Multi-level dyadic restaurant employee-customer model of orientation, incivility, and satisfaction: An identity-based extension of belongingness theory
Abstract
This study attempts to investigate the paradoxical impacts of customer/employee orientation on customer/employee satisfaction. Drawing on belongingness theory (Baumeister & Leary, 1995), employee/customer incivility act as a mediator that elucidates whether and how customer/employee orientation reduces customer/employee satisfaction. Whereas the proposed indirect associations are discovered to be nonsignificant, the boundary conditions suggested by social identity theories (Brewer, 1991; Tajfel & Turner,1979; 1985) determine the strength of the direct customer/employee orientation-incivility, and customer/employee incivility-satisfaction links to vary by different levels of identification with a company. For customers, high identification appears to have a neutralizing effect by nullifying the customer orientation-incivility link.
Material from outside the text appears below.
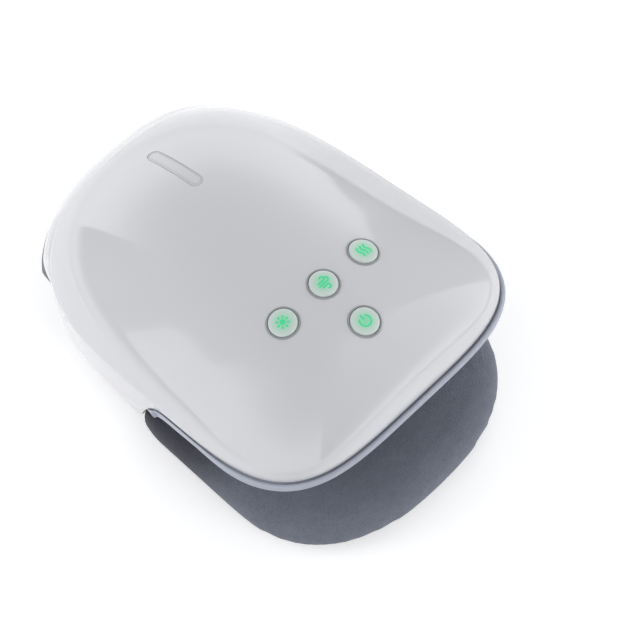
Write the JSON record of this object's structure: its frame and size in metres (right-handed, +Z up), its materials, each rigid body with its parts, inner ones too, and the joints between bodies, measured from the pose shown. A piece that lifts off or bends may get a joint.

However, the direct relationship is significant in moderately identified group. With regard to employees, the direct relationship between employee incivility and satisfaction is significant for moderately identified employees, but not for highly identified employees. The models are tested on dyadic samples comprising 873 employees matched with 2,619 customers across 44 restaurants in China. MSEM is employed to analyze the clustered data by simultaneously accounting for within- and between-level variability.